Our Customers control this data. We process Customer-uploaded data only on our Customers' documented instructions, in accordance with the Cloud Service Agreement and the Data Processing Agreement signed with each Customer.
Important commitments we make to all Customers, contractually:
- We do not train AI or ML models on Customer-uploaded data, Customer-generated analytical outputs, or Customer methodology. This commitment is set forth in our AI Addendum and applies to our subprocessors, including our AI inference provider (Amazon Bedrock).
- We do not aggregate Customer-uploaded data, methodology, or analytical outputs across Customers to improve the Service for other Customers.
- We isolate Customer data at the database level (row-level security tied to organization-scoped authentication tokens) and at the execution level (analytical code runs in a network-isolated sandbox with no credentials).

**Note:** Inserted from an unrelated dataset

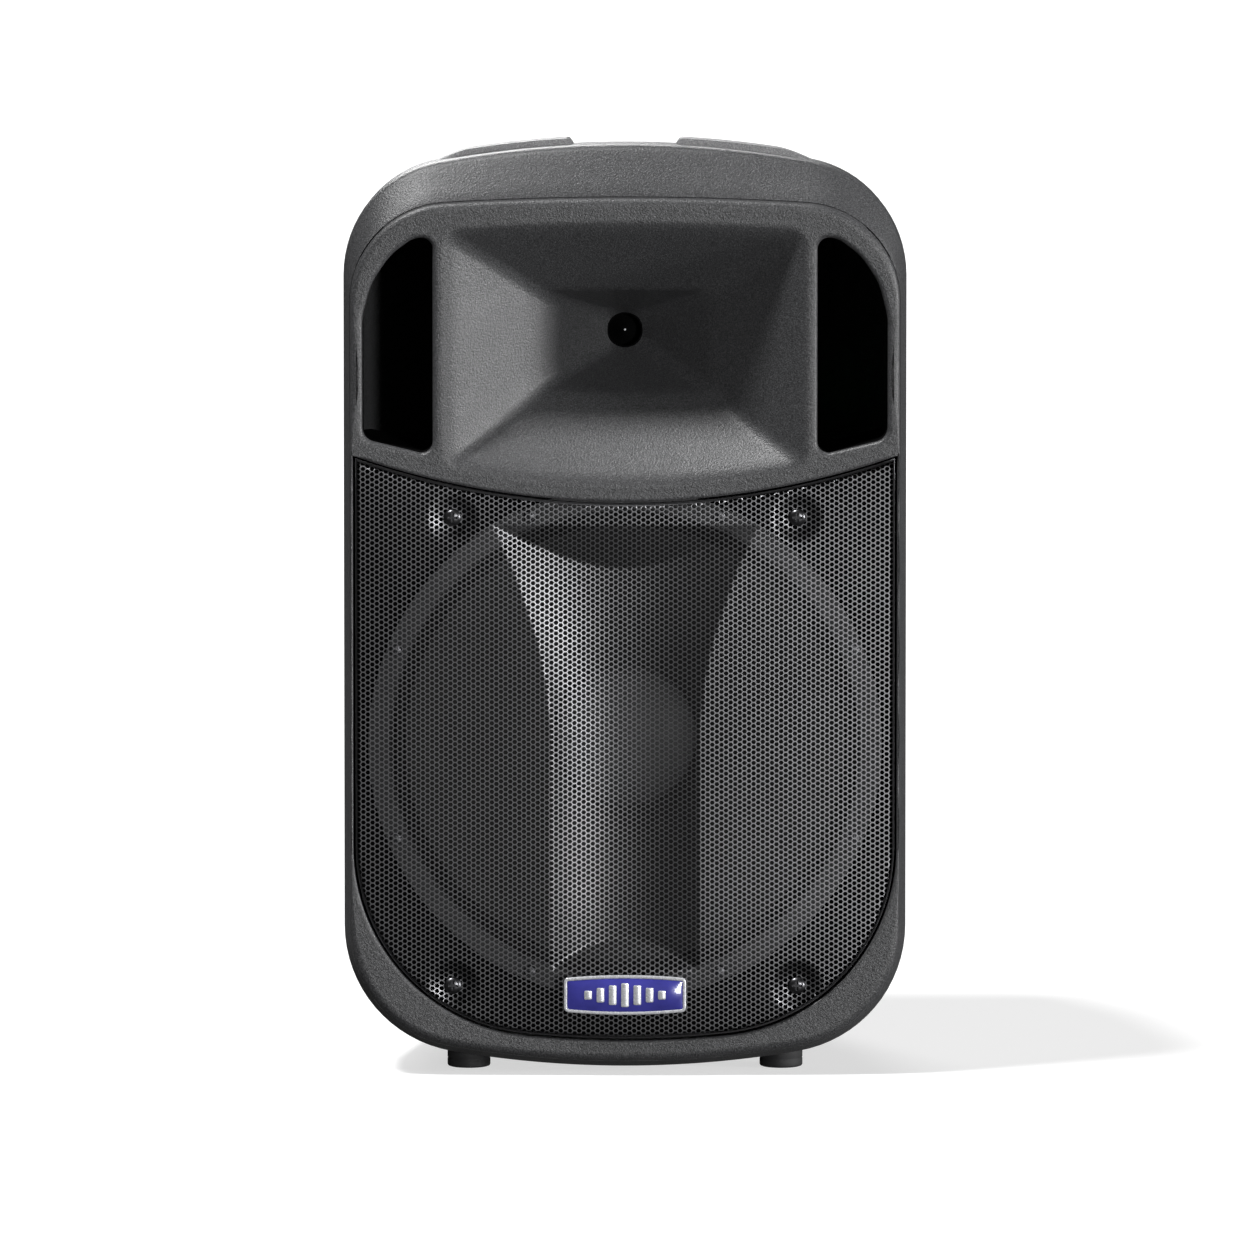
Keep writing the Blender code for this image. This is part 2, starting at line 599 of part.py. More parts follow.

- We retain Customer-uploaded data only for the duration of the Customer's engagement. Upon engagement closure or termination of the Service, and at the Customer's instruction, we destroy Customer-uploaded data via cascade-deletion across our systems, with a signed destruction record retained in the audit log.
If you are an individual whose personal data appears in materials uploaded to the Service by one of our Customers, please contact that Customer directly to exercise your data subject rights — they are the controller of that data. We will assist our Customers in responding to your request as required by applicable law and by our Data Processing Agreement with them. You can also contact us at legal@standardforensics.com and we will route your request to the appropriate Customer.
Definitions
- "Customer" means an organization that has executed an agreement with Standard Forensics to use the Service.
- "Service" means the Standard Forensics Cloud Service accessed at
app.standardforensics.com(or successor URL). - "Site" means the public marketing website at
standardforensics.com. - "Personal data" and "personal information" have the meanings given in applicable data protection laws (GDPR, CCPA, CPRA, etc.).